Bao Pham | Graduate Education

A PhD student in Computer Science, Bao Pham’s research interests lie in the development of efficient and interpretable modern generative neural networks and the understanding of them. Today, we see a rise in large language models (LLMs), and humanity is experiencing a rapid change in technological and social culture due to sophisticated deep learning (DL) systems. Such a rapid change can be seen as beneficial (humanity is advancing itself to a higher level) or detrimental (humanity could be “feeding itself” to its own creation). Regardless of one’s views on these sophisticated technologies, it is difficult to understand the behavior of most DL systems, especially LLMs.
While we know much about the performance of DL system during training, there are still many questions about the internal behaviors of these sophisticated models. We do not know what information is stored inside of their artificial neurons, what are the internal dynamics of the neural networks, or, once deployed, if their predictions are reliable and accurate when given unseen inputs? These issues may prevent us from developing and maintaining safe AI systems.
While scaling up DL models often yields improved performance, these systems still do not compare to the efficiency of the human brain, which is smaller and requires very little power to function and learn. Additionally, these models have a variety of challenges, which researchers are now trying to understand, explain, and mitigate against. For example, hallucination, when the model produces false facts, and memorization, when the model duplicates its training data, are two prominent problems. Bao is excited to be collaborating with Dmitry Krotov, a physicist at the MIT-IMB Watson Laboratory, where he spends his summers as an intern. Dr. Krotov was mentored by the recent Nobel Prize for Physics recipient, John Hopfield, whose work is foundational to the approaches Bao and Dr. Krotov are employing. One of Bao’s cherished possessions is a chocolate Nobel Prize coin that Dmitry brought back to him from the ceremony. The team’s efforts were recently highlighted in Quanta Magazine.
Bao and his team are now applying modern formulations of Associative Memory, or Hopfield models, to help us understand the “black box” behaviors in neural networks. “We can describe and interpret the dynamics of artificial neural networks through the usage (and perspective) of an energy function. The interpretation of the network via energy enables us to understand what the model is learning and doing, and we can track its behaviors with an energy function even after training. Albeit it requires some thinking to solve for the respective energy function,” he says. Hopfield networks are the first models which introduced the concept of energy-based modeling. These systems are designed with the goal of storing information as local minima of their energy function. As a result, this aspect presents them as a unique type of recurrent neural network (RNN) that naturally demonstrates both interpretability and memory recall.

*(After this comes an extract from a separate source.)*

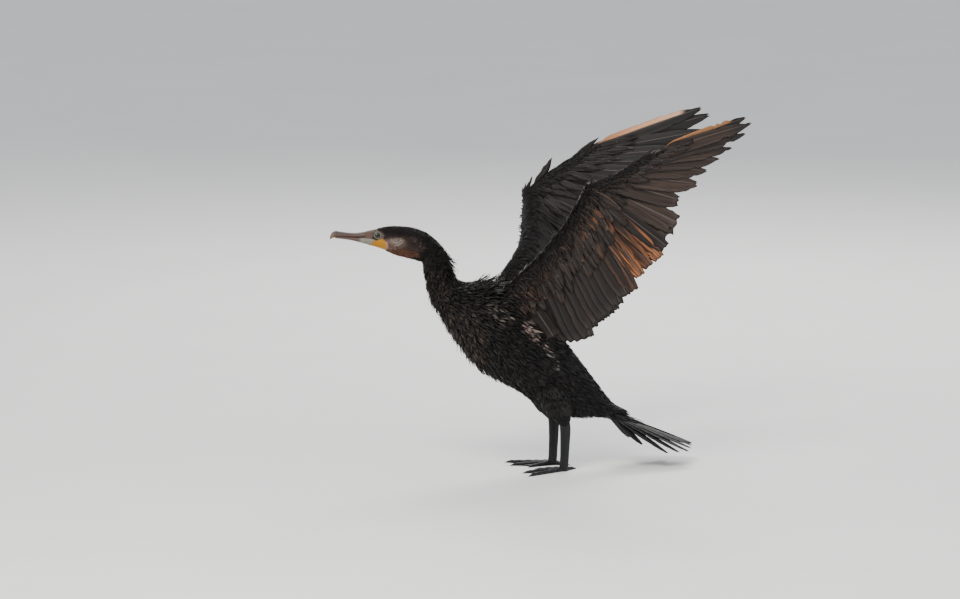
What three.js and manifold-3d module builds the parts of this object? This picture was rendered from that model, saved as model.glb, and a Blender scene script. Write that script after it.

Bao studies artificial neural networks' behavior through the perspective of energy, leading to novel efficient neural architectures and new interpretations of how they learn to generalize. For example, one can mathematically craft a global energy function, which drives the dynamics of the model, as done in his work of Energy Transformer. Or, one may employ the perspective of Associative Memory, to map the generalization objective in generative models as a failure in memory recall, showing that generative models do indeed transition from associative memory systems to generative systems, behaving similarly to how humans learn.
Developing a strong background in high-performance computing at Harrisburg University, Bao was attracted to the work of RPI’s Professors Alex Gittens, Sibel Adali, and Tomek Strzalkowski, along with access to AIMOS, our Artificial Intelligence Multiprocessing Optimized System GPU-based supercomputer. Advised by Prof. Mohammed J. Zaki for his PhD thesis, Bao intends to go into industry post-doctorate to continue to tackle problems of explainability, interpretability, and efficiency while designing newer and performative neural networks. Commenting on Bao’s research, Zaki adds “Bao’s thesis combines aspects of three promising paradigms in machine learning, namely, associative memories, energy-based models, and diffusion models, to further our understanding of modern AI systems, and to make them more efficient and robust.”
When not working, Bao can be found running long distances alone or with friends to prepare for events. No matter how experienced or strong a runner is, Bao recommends bringing plenty of water, a lesson he learned on an enjoyable but challenging seventeen-mile journey between Latham and Saratoga Springs.